NITC program awards $1.5 million for transportation livability research
The NITC program’s executive committee has awarded around $1.5 million in funding for 16 research projects. The projects reflect NITC’s theme as the national university transportation center for livable communities: safe, healthy and sustainable transportation choices to foster livable communities.
This funding round included a special focus on research examining economic effects of transportation. Funded projects on this focus area looked at urban greenways, location affordability in shrinking cities, transportation affordability in developments near transit, smart-parking programs and effects of bus rapid transit on surrounding property values.
Principal investigators on funded projects represent four of the five NITC program campuses: eight projects from Portland State University, three each from the University of Utah and the University of Oregon and two from the University of South Florida. The Oregon Institute of Technology is also a NITC member campus.
Eleven projects involve collaboration between multiple researchers, with two projects involving multi-campus collaboration.
This funding round yielded 39 proposals, requesting more than $4 million, nearly doubling the 20 proposals submitted in last year’s funding round.
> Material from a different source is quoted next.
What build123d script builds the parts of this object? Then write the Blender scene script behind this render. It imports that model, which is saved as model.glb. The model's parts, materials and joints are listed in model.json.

Projects funded in this round:
- Understanding the economic impacts of urban greenway infrastructure, Jenny Liu, Mike Paruszkiewicz and Jeff Renfro, Portland State University
- How does transportation affordability vary between TODs, TADs, and other areas, Brenda Scheer and Reid Ewing, University of Utah
- Integrating Title VI and Equitable Investment in Transportation Alternatives into the MPO Transportation Planning Process, Kristine Williams, University of South Florida, and Aaron Golub, Lisa Bates and Liming Wang, Portland State University
- Building Planner Commitment: Are Oregon’s SB 1059 & California’s SB 375 Models for Climate-Change Mitigation? Keith Bartholomew, David Proffitt and Reid Ewing, University of Utah
- Racial Bias in Drivers' Yielding Behavior at Crosswalks: Understanding the Effect, Kimberly Barsamian Kahn, Portland State University
- The economic and environmental impacts of smart-parking programs, Nicole Ngo, University of Oregon
- What do we know about Location Affordability in U.S. Shrinking Cities? Joanna Ganning, University of Utah
- Framing Livability: A Strategic Communications Approach to Improving Public Transportation in Oregon, David Remund, Kelli Matthews, Deb Morrison and Nico Larco, University of Oregon
- Effectiveness of Transportation Funding Mechanisms for Achieving National, State, and Metropolitan Economic, Health, and Other Livability Goals, Rob Zako and Rebecca Lewis, University of Oregon
- Multimodal Trip Generation, Vehicle Ownership and Use: Characterizing The Travel Patterns of Residents of Multifamily Housing, Kelly Clifton, Portland State University
- Incorporate Emerging Travel Modes in the Regional Strategic Planning Model (RSPM) Tool, Liming Wang, Kelly Clifton and Jennifer Dill, Portland State University
- Evaluating Efforts to Improve the Equity of Bike Share Systems, Nathan McNeil, John MacArthur and Jennifer Dill, Portland State University
- Evaluation of roadway reallocation projects, Miguel Figliozzi, Portland State University
- Impacts of Bus Rapid Transit (BRT) on Surrounding Residential Property Values, Victoria Perk and Martin Catala, University of South Florida
- Addressing Bicycle-Vehicle Conflicts with Alternate Signal Control Strategies, Sirisha Kothuri, Christopher Monsere and Krista Nordback, Portland State University and Ed Smaglik, Northern Arizona University
- Planning ahead for livable communities along the Powell-Division BRT: neighborhood conditions and change, Lisa Bates and Aaron Golub, Portland State University
Funded projects begin research August 1 and are scheduled for completion by the end of 2016.
NITC is a program of TREC at Portland State. Selected projects show strong potential to move transportation research into practice, inform other researchers, shape national conversations on transportation research and respond to the needs of practitioners and policymakers.